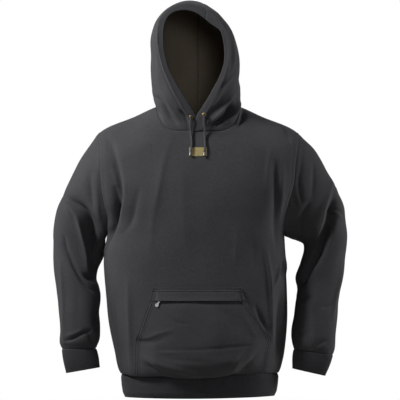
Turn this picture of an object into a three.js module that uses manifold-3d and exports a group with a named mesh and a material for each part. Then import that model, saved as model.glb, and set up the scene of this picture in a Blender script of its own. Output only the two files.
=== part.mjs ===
// Pullover hoodie, filled out as worn, with its hood up.
// Millimetres, +Z up, the front faces -Y, the wearer's left is +X.
// The origin lies in the middle of the neck seam, level with the shoulders.
// Each cut piece of cloth is a thin closed wall lofted through sections of the garment.
import * as THREE from "three";
import { mergeVertices } from "three/addons/utils/BufferGeometryUtils.js";
import Module from "manifold-3d";

// Driving sizes
const FLEECE = 2.2; // thickness of the brushed fleece
const RIB = 2.6; // thickness of the rib knit at cuffs and hem
const SEAM = 0.3; // distance between two sewn pieces
const CLEARANCE = 0.42; // least distance of a piece from the panel that it lies on
const SHARP = 0.45; // cosine of the angle past which two cloths meet in a crease
const NECK_HALF = 108; // half the width of the neck opening
const NECK_SIDE_Z = 14;
const NECK_FRONT_Z = -50;
const NECK_BACK_Z = -2;
const NECK_FRONT_POWER = 4.5; // how square the front neckline is
const NECK_BACK_POWER = 3;
const UNDERARM_Z = -318;
const HEM_SEAM_Z = -668;
const SHOULDER_TIP = 259; // half the width over the shoulder seams
const SHOULDER_ROUND = 95; // height over which the chest rounds up to the shoulder seam

// Number of faces along each piece
const BODY_ROWS = 10; // hem to underarm
const YOKE_ROWS = 12; // underarm to shoulder
const TOP_ROW = BODY_ROWS + YOKE_ROWS;
const SHOULDER_COLUMNS = 6; // from the neck point to the armhole
const NECK_COLUMNS = 6; // from the centre to the neck point
const SLEEVE_ROWS = 20;
const CUFF_ROWS = 3;
const SLEEVE_SETTLE = 5; // rings until the columns are spaced evenly
const HOOD_COLUMNS = 12; // from the neck seam to the crown seam
const ARCH_STEPS = 48; // places read along half an arch of the hood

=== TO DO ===
Exactly repeat the lines above, from the opening line through the one with "import Module from", and include nothing else.

=== COMPLETE ANSWER ===
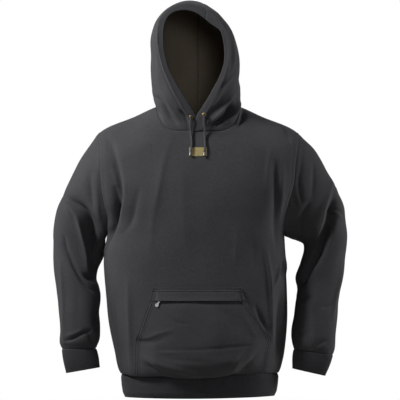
Turn this picture of an object into a three.js module that uses manifold-3d and exports a group with a named mesh and a material for each part. Then import that model, saved as model.glb, and set up the scene of this picture in a Blender script of its own. Output only the two files.
=== part.mjs ===
// Pullover hoodie, filled out as worn, with its hood up.
// Millimetres, +Z up, the front faces -Y, the wearer's left is +X.
// The origin lies in the middle of the neck seam, level with the shoulders.
// Each cut piece of cloth is a thin closed wall lofted through sections of the garment.
import * as THREE from "three";
import { mergeVertices } from "three/addons/utils/BufferGeometryUtils.js";
import Module from "manifold-3d";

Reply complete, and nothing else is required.